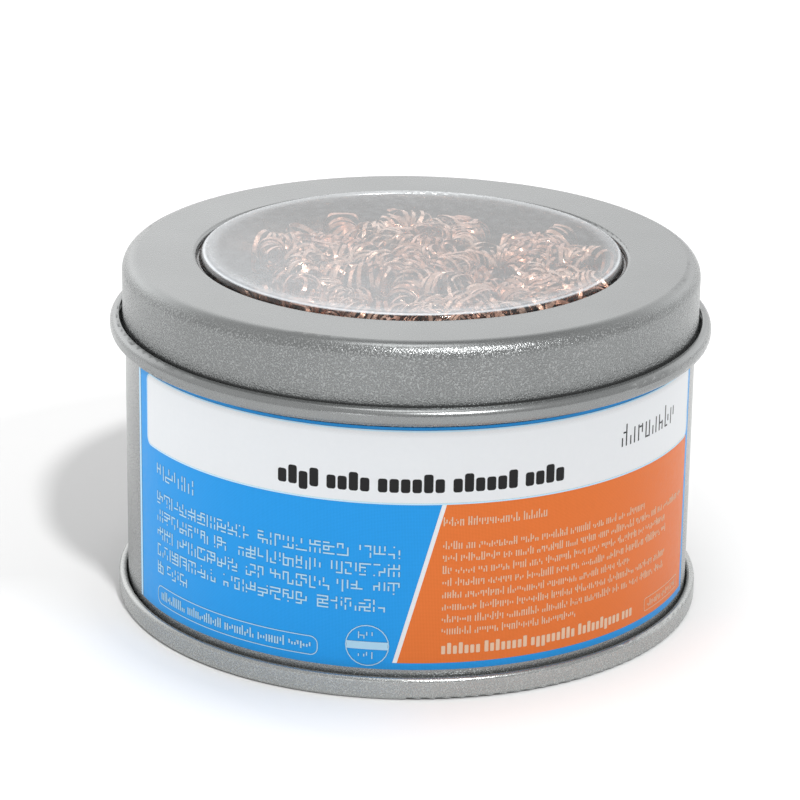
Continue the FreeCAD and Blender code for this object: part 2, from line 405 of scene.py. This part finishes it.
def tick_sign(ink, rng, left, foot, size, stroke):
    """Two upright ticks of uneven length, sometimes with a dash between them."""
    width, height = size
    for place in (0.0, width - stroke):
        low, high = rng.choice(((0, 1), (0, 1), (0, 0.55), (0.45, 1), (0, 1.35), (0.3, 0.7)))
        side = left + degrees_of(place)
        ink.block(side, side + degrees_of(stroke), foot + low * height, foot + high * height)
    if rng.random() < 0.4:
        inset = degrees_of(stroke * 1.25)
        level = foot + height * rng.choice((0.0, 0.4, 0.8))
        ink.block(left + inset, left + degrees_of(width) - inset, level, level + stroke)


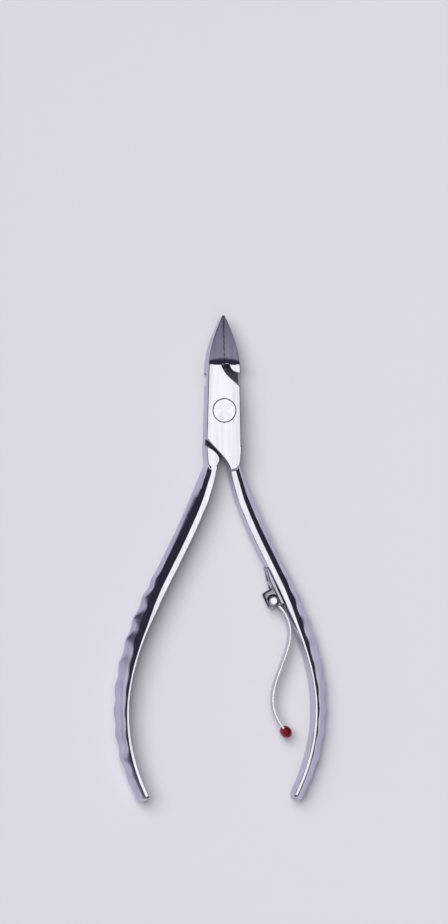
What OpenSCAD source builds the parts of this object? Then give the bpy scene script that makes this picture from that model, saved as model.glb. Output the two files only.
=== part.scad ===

▶ **Exercise**: Copy all of the data. Keep every word exactly as it is.

▶ **Right answer**:
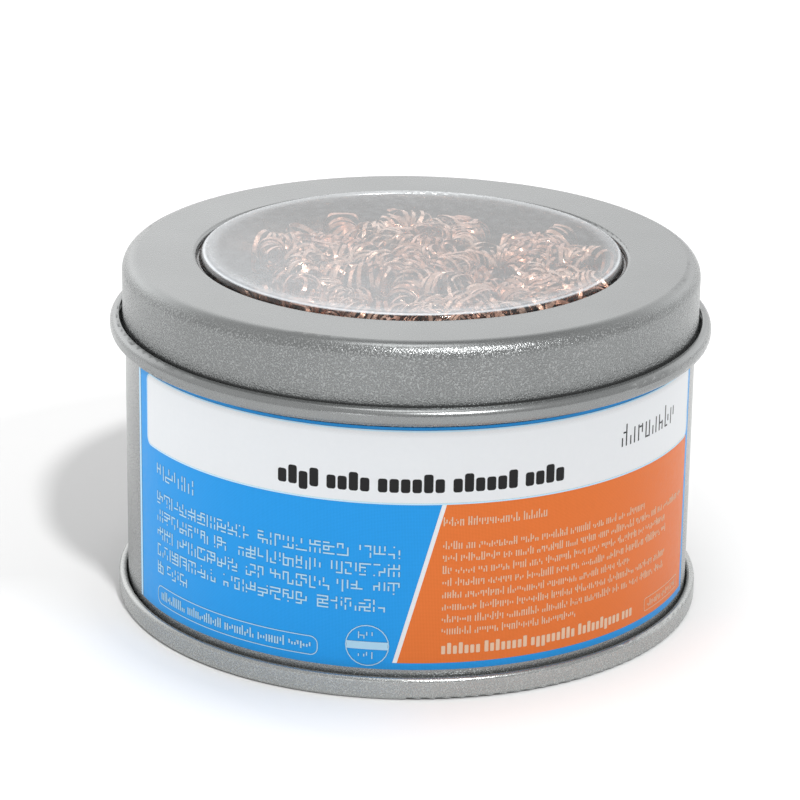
Continue the FreeCAD and Blender code for this object: part 2, from line 405 of scene.py. This part finishes it.
def tick_sign(ink, rng, left, foot, size, stroke):
    """Two upright ticks of uneven length, sometimes with a dash between them."""
    width, height = size
    for place in (0.0, width - stroke):
        low, high = rng.choice(((0, 1), (0, 1), (0, 0.55), (0.45, 1), (0, 1.35), (0.3, 0.7)))
        side = left + degrees_of(place)
        ink.block(side, side + degrees_of(stroke), foot + low * height, foot + high * height)
    if rng.random() < 0.4:
        inset = degrees_of(stroke * 1.25)
        level = foot + height * rng.choice((0.0, 0.4, 0.8))
        ink.block(left + inset, left + degrees_of(width) - inset, level, level + stroke)


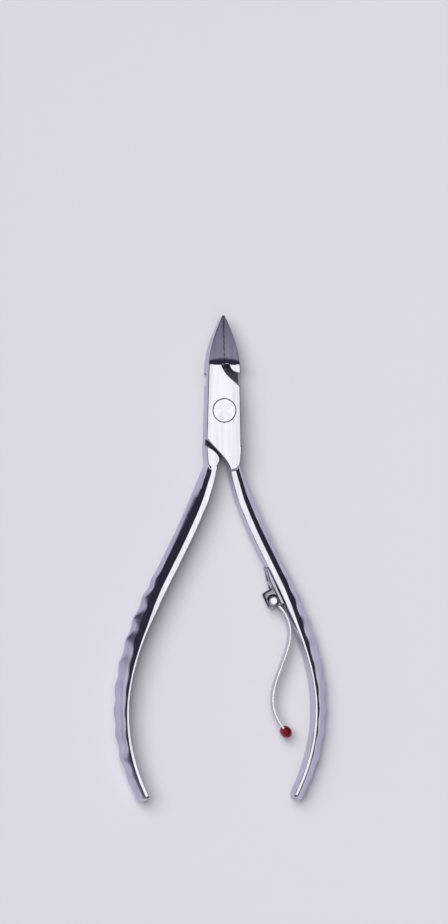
What OpenSCAD source builds the parts of this object? Then give the bpy scene script that makes this picture from that model, saved as model.glb. Output the two files only.
=== part.scad ===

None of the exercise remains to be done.